The English Army has vanished, and the English militia is in the process of vanishing. The militia, which was created by Act of Parliament in 1852 under Lord Derby, should by law not be called up for more than 28 days each year under normal circumstances. In the case of a war of invasion, however, or for any other important and urgent reason, it could be incorporated into the army for permanent service. But by an Act of Parliament of 1854 all men recruited after May 12, 1854 were obliged to serve for the duration of the war. The question has now been raised what the obligations were of those recruited under the Act of 1852. The Crown lawyers declared that they considered this category also to be liable for permanent service during the war. But a few weeks ago Lord Panmure in contradiction with this juridical decision, issued an order permitting all those recruited before the Act of 1854 to leave but granting them a cash-payment of £1 if they re-enlist for a further five years. As at present the cash-payment for recruits enlisting for two years in the regular army is £7 for the infantry and £10 for the cavalry, a payment of £1 for five years' service in the militia was the most infallible means of dissolving it. Lord Palmerston, who hesitated to call up the militia for almost a year, seems to want to be rid of it again as soon as possible. Accordingly we learn that in the last fortnight one militia regiment after the other has lost from 2/3 to 5/8 of its strength. Thus in the First Regiment of the Somerset Militia 414 men out of 500 have left, in the North Durham Militia 770 out of 800, in the Leicester Militia 340 out of 460, in the Suffolk Artillery 90 out of 130, etc.
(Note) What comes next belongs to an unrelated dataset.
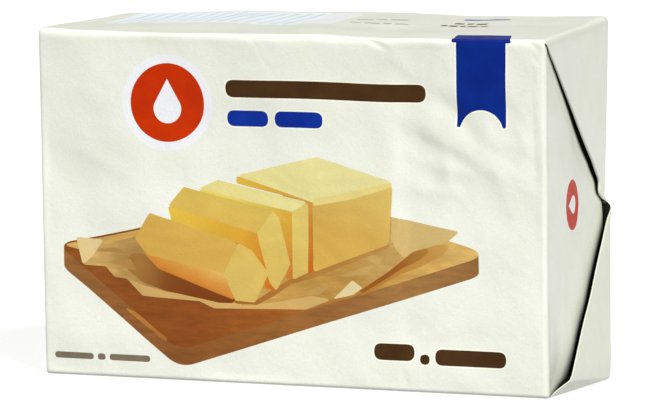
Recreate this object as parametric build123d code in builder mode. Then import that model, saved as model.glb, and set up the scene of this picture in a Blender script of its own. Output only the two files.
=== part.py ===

  1. The system of recruitment in force in France until 1872 (abolished by the French Revolution but reintroduced by Napoleon I) enabled members of the propertied classes called up for the army to hire substitutes. In an attempt to tighten its control over the armed forces the Bonapartist government in April 1855 introduced the law of "dotation", under which substitutes, unless close relations of the draftee, were to be provided by the state. In return the person exempted from service was to contribute a fixed sum to the "army dotation" fund.
  2. King of the rascals.—Ed.
  3. April 3, 1855.—Ed.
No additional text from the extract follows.